Like it or not, that’s India’s democratic dispensation for you at present. The star witness for the defence refuses to take the stand.

And in the current context, the killing of the 16-year-old Junaid Khan from Haryana by a Hindu lynch mob, who first accused him of being a “beef-eater” and then thrashed and knife-stabbed him to death before tossing his lifeless body on to a railway platform at a wayside station, was oven fresh when the PM landed in the US.

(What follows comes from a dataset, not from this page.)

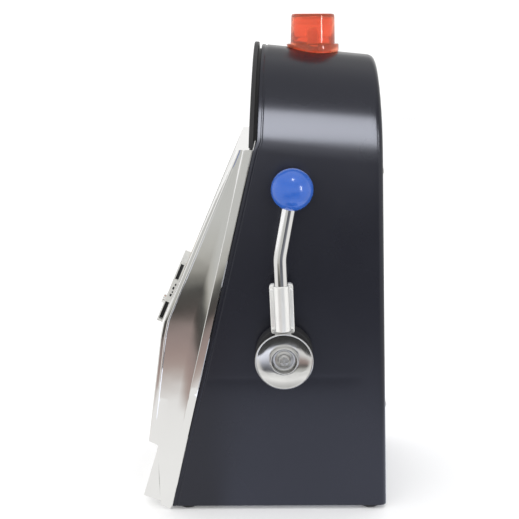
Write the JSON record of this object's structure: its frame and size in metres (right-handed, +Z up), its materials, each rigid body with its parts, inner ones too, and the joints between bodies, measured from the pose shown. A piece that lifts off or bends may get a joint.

The boy was returning home from Delhi, where he’d gone for Id shopping. Id-ul-Fitr, the big day of Muslims, was three days away. The crime appeared too shocking, too brutal, too unreal to be true, and yet, the stark truth could not be hidden, not even by those who disabled the CCTV cameras. The murder drew a gasp from anyone who heard about it, regardless of religious affiliation. But the Government of India heard nothing. Law minister Ravi Shankar Prasad was the exception. He alone responded with angered shock in a public statement, like a decent human being.

In his monthly radio broadcast “Mann ki Baat”, aired on Sundays, Mr Modi was cucumber cool. He pattered on about the sanctity of the Muslim fasting month of Ramzan, which culminates in Id. He praised a Muslim-majority village in Uttar Pradesh, which had built community toilets, spurning government funds. But on the cold-blooded murder of a young Muslim boy days before Id, he let maun vrat or silence prevail.

In this, he was being himself — one who sings paeans of self-praise and refers to opponents in indecorous and mocking terms, in season and out of season, within the country and when travelling abroad — and, studiously avoids making any mention of even deeply-disturbing happenings such as the killing of Muslims, the killing of dalits, the shooting dead of farmers by the police.

However, at Gandhi’s Sabarmati Ashram on June 29, the PM’s hand was forced. The night before, in cities across India, including in the nation’s capital, as well as at the renowned School of Oriental and African Studies in faraway London, ordinary Indians of many hues held massive protest rallies, calling these coordinated events “Not In My Name”, to raise their voice against the lynching of Junaid and the rising tempo of mob killings of Indian Muslims in the name of cow protection.

Unofficial figures suggest there have been as many as 20 such episodes in the past six months alone, and there is no known record yet of anyone facing punishment.

At last Mr Modi spoke at Gandhi’s ashram, but was again anodyne. He said killings in the name of “gau bhakti” (cow devotion) were “unacceptable”, and “will not be tolerated”. That’s it. Nothing about what action would follow, or holding the authorities responsible.

Last August, the PM had called the vigilante killers “anti-social”, giving us a new synonym for murder. The vigilantes are naturally unimpressed. Perhaps they know that Mr Modi does not mean business and that threatening noises are pro forma.

The PM should ask himself a single question: “Is this how he would have reacted if members of the majority community had been targeted and done to death in cold blood by gangs roaming free”?

For good measure, Mr Modi also said at Sabarmati Ashram that Gandhiji would not have approved of what was happening and urged us to follow the Mahatma’s teachings. Is this for real? If the PM means what he says, he will have to ask the RSS, the mother body of political Hinduism, to which he has paid allegiance since his teen years, to close shop. This is because the RSS and Gandhi are opposite poles, and those who assassinated Gandhi were influenced by the precepts of political Hinduism.

When the outrage of September 11 took place in America, the French gave the rallying cry, “Today we are all Americans!” This was a compelling expression of solidarity with the victims. It woke us up. If Gandhi were alive now, he would have gone on a fast, his hallmark act of atonement, and might have said, “We are all Muslims today!”

Can Mr Modi understand that? Can his party? Can the RSS? The question is important because these entities are in power.

Just after the Partition of India, when communal hatred had made blood flow, Gandhi would rush to the aid of the Muslim and ask if he felt safe. Many Hindus did not like this. The Mahatma told them, if he were in Muslim-majority Pakistan he would have rushed to the Hindu and asked the same question.

Compassion for the victim was Gandhi’s credo. This is also the essence of pluralism and democracy in the true sense. Mr Modi does not seem to know this from his training or temperament. Can he still try to learn because he is the PM?